Restate the entire listing word for word.
::::::
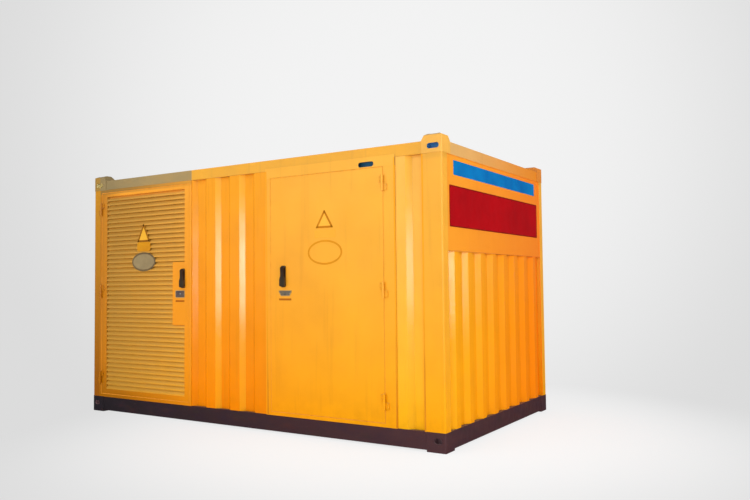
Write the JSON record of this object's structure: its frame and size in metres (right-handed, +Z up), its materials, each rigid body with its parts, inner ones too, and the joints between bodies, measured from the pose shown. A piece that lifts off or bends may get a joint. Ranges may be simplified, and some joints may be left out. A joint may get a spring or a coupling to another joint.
{
  "type": "containerised transformer station",
  "caption": "Steel container housing for a power transformer, with a louvre door, a plain door, corrugated walls, corner fittings and a dark base frame.",
  "frame": {"origin": "on the ground, at the middle of the rectangle of the four bottom corner fittings", "axes": "+X along the length, to the right seen from the front; +Y to the back, so the doors face -Y; +Z up"},
  "size_m": [4.45, 2.467, 2.655],
  "materials": {
    "yellow_paint": "semi-gloss melon yellow",
    "base_paint": "satin dark brown",
    "floor_paint": "matt dark grey",
    "black_handle": "satin black"
  },
  "bodies": {
    "housing": {"back_wall": "yellow_paint", "base_rail_back": "base_paint", "base_rail_front": "base_paint", "base_rail_left": "base_paint", "base_rail_right": "base_paint", "bottom_fitting_back_left": "base_paint", "bottom_fitting_back_right": "base_paint", "bottom_fitting_front_left": "base_paint", "bottom_fitting_front_right": "base_paint", "corner_post_back_left": "yellow_paint", "corner_post_back_right": "yellow_paint", "corner_post_front_left": "yellow_paint", "corner_post_front_right": "yellow_paint", "end_wall_left_lower": "yellow_paint", "end_wall_left_upper": "yellow_paint", "end_wall_right_lower": "yellow_paint", "end_wall_right_upper": "yellow_paint", "floor_bearers": "floor_paint", "floor_plate": "floor_paint", "front_wall_middle": "yellow_paint", "front_wall_right": "yellow_paint", "louvre_door_frame": "yellow_paint", "louvre_door_hinges_fixed": "yellow_paint", "plain_door_frame": "yellow_paint", "plain_door_header": "yellow_paint", "plain_door_hinges_fixed": "yellow_paint", "roof_end_plates": "yellow_paint", "roof_panel": "yellow_paint", "top_fitting_back_left": "yellow_paint", "top_fitting_back_right": "yellow_paint", "top_fitting_front_left": "yellow_paint", "top_fitting_front_right": "yellow_paint", "top_rail_back": "yellow_paint", "top_rail_front": "yellow_paint", "top_rail_left": "yellow_paint", "top_rail_right": "yellow_paint"},
    "louvre_door": {"louvre_door_leaf": "yellow_paint", "louvre_slats": "yellow_paint", "louvre_door_hinges_moving": "yellow_paint", "louvre_door_lever_base": "black_handle"},
    "louvre_lever": {"louvre_door_lever": "black_handle"},
    "plain_door": {"plain_door_leaf": "yellow_paint", "plain_door_hinges_moving": "yellow_paint", "plain_door_lever_base": "black_handle"},
    "plain_lever": {"plain_door_lever": "black_handle"}
  },
  "joints": [
    {"name": "louvre_door_hinge", "type": "hinge", "parent": "housing", "child": "louvre_door", "pos_m": [-2.0925, -1.233, 1.3], "axis": [0, 0, -1], "range_deg": [0, 110]},
    {"name": "plain_door_hinge", "type": "hinge", "parent": "housing", "child": "plain_door", "pos_m": [1.6485, -1.233, 1.3], "axis": [0, 0, 1], "range_deg": [0, 110]},
    {"name": "louvre_lever_turn", "type": "hinge", "parent": "louvre_door", "child": "louvre_lever", "pos_m": [-0.795, -1.227, 1.545], "axis": [0, 1, 0], "range_deg": [0, 90]},
    {"name": "plain_lever_turn", "type": "hinge", "parent": "plain_door", "child": "plain_lever", "pos_m": [0.541, -1.227, 1.545], "axis": [0, -1, 0], "range_deg": [0, 90]}
  ]
}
::::::
▶ [OUTPUT FOR THIS TASK]:
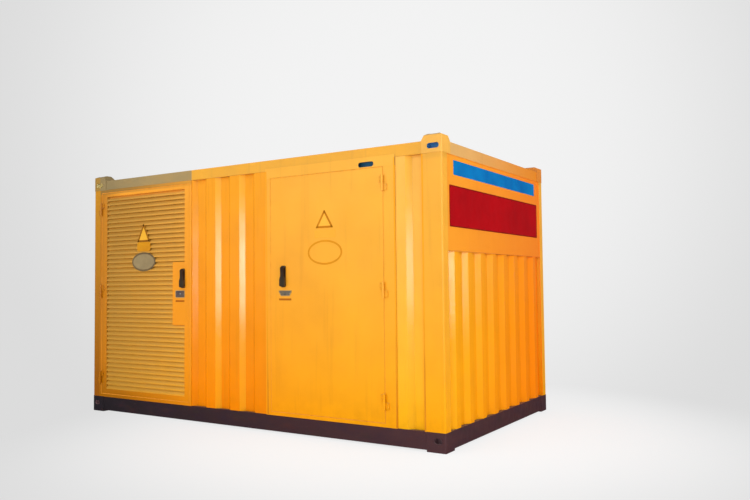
Write the JSON record of this object's structure: its frame and size in metres (right-handed, +Z up), its materials, each rigid body with its parts, inner ones too, and the joints between bodies, measured from the pose shown. A piece that lifts off or bends may get a joint. Ranges may be simplified, and some joints may be left out. A joint may get a spring or a coupling to another joint.
{
  "type": "containerised transformer station",
  "caption": "Steel container housing for a power transformer, with a louvre door, a plain door, corrugated walls, corner fittings and a dark base frame.",
  "frame": {"origin": "on the ground, at the middle of the rectangle of the four bottom corner fittings", "axes": "+X along the length, to the right seen from the front; +Y to the back, so the doors face -Y; +Z up"},
  "size_m": [4.45, 2.467, 2.655],
  "materials": {
    "yellow_paint": "semi-gloss melon yellow",
    "base_paint": "satin dark brown",
    "floor_paint": "matt dark grey",
    "black_handle": "satin black"
  },
  "bodies": {
    "housing": {"back_wall": "yellow_paint", "base_rail_back": "base_paint", "base_rail_front": "base_paint", "base_rail_left": "base_paint", "base_rail_right": "base_paint", "bottom_fitting_back_left": "base_paint", "bottom_fitting_back_right": "base_paint", "bottom_fitting_front_left": "base_paint", "bottom_fitting_front_right": "base_paint", "corner_post_back_left": "yellow_paint", "corner_post_back_right": "yellow_paint", "corner_post_front_left": "yellow_paint", "corner_post_front_right": "yellow_paint", "end_wall_left_lower": "yellow_paint", "end_wall_left_upper": "yellow_paint", "end_wall_right_lower": "yellow_paint", "end_wall_right_upper": "yellow_paint", "floor_bearers": "floor_paint", "floor_plate": "floor_paint", "front_wall_middle": "yellow_paint", "front_wall_right": "yellow_paint", "louvre_door_frame": "yellow_paint", "louvre_door_hinges_fixed": "yellow_paint", "plain_door_frame": "yellow_paint", "plain_door_header": "yellow_paint", "plain_door_hinges_fixed": "yellow_paint", "roof_end_plates": "yellow_paint", "roof_panel": "yellow_paint", "top_fitting_back_left": "yellow_paint", "top_fitting_back_right": "yellow_paint", "top_fitting_front_left": "yellow_paint", "top_fitting_front_right": "yellow_paint", "top_rail_back": "yellow_paint", "top_rail_front": "yellow_paint", "top_rail_left": "yellow_paint", "top_rail_right": "yellow_paint"},
    "louvre_door": {"louvre_door_leaf": "yellow_paint", "louvre_slats": "yellow_paint", "louvre_door_hinges_moving": "yellow_paint", "louvre_door_lever_base": "black_handle"},
    "louvre_lever": {"louvre_door_lever": "black_handle"},
    "plain_door": {"plain_door_leaf": "yellow_paint", "plain_door_hinges_moving": "yellow_paint", "plain_door_lever_base": "black_handle"},
    "plain_lever": {"plain_door_lever": "black_handle"}
  },
  "joints": [
    {"name": "louvre_door_hinge", "type": "hinge", "parent": "housing", "child": "louvre_door", "pos_m": [-2.0925, -1.233, 1.3], "axis": [0, 0, -1], "range_deg": [0, 110]},
    {"name": "plain_door_hinge", "type": "hinge", "parent": "housing", "child": "plain_door", "pos_m": [1.6485, -1.233, 1.3], "axis": [0, 0, 1], "range_deg": [0, 110]},
    {"name": "louvre_lever_turn", "type": "hinge", "parent": "louvre_door", "child": "louvre_lever", "pos_m": [-0.795, -1.227, 1.545], "axis": [0, 1, 0], "range_deg": [0, 90]},
    {"name": "plain_lever_turn", "type": "hinge", "parent": "plain_door", "child": "plain_lever", "pos_m": [0.541, -1.227, 1.545], "axis": [0, -1, 0], "range_deg": [0, 90]}
  ]
}